Carolyn Mills, the NZSO's principal harpist, can always rely on JS Bach. "Brandenburg Concerto No.3 has lifted me from thinking or feeling that things are just long and boring and sad and broken to feeling my spirit start to bloom again." She's reluctant to explain what it is about that work that makes it so special, though. "I always think that if you could put the feelings of music into words then you wouldn't need the music, so I don't really try," she reasons. "But I would say that Bach is a genius at construction. The inner strength and qualities and perfection of what he wrote are amazing but it's not clinical or scientific, it's done in a way that brings everything together in a complete way. The other thing about music is that it's never still; it's always a journey, it's taking you somewhere. With this piece it feels like the journey builds and builds into this joyous explosion near the end. It just works for me."

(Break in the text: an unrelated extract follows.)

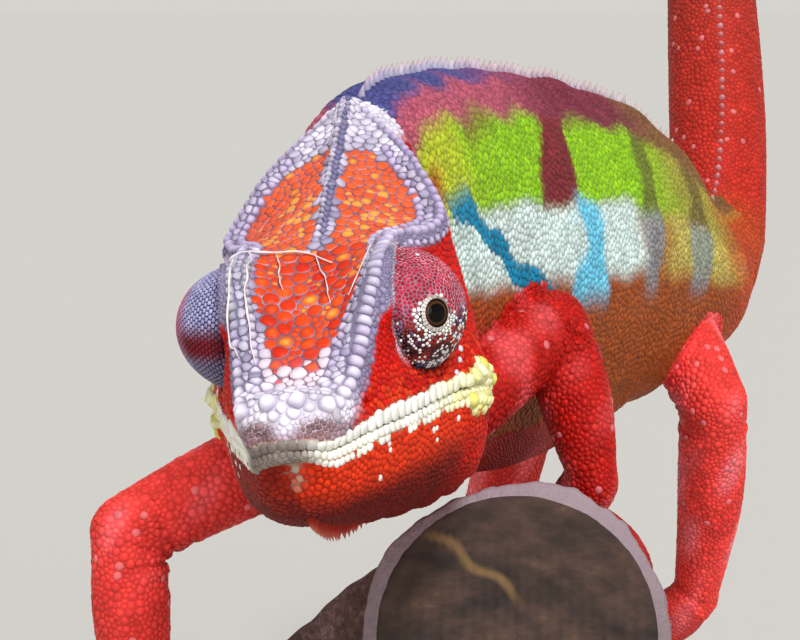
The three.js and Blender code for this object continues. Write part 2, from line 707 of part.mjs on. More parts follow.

Leading taonga pūoro practitioner Horomona Horo (Nga Puhi, Taranaki, Ngāti Pōrou) doesn't have one go-to song but he does use music to pick himself up. "I was at a family event and my mother collapsed. When we got the ambulance and things were taken care of, I found that all I wanted to do was listen to country music. It took me back to the times I was connected to her, particularly Patsy Cline's Lipstick on Your Collar. That was one of the songs that used to play when we had family over and that my mother always listened to. More recently, when I've been really down, I'll go to things like Hot Chocolate and listen to Every 1's a Winner: 'Everyone's a winner baby, that's the truth'. I love playing music, I love doing what I'm doing, but there are going to be some down times. When there are down times I need to let myself know that we make mistakes but it's about getting back up and grabbing that pen to write the next line of a new song or piece of music."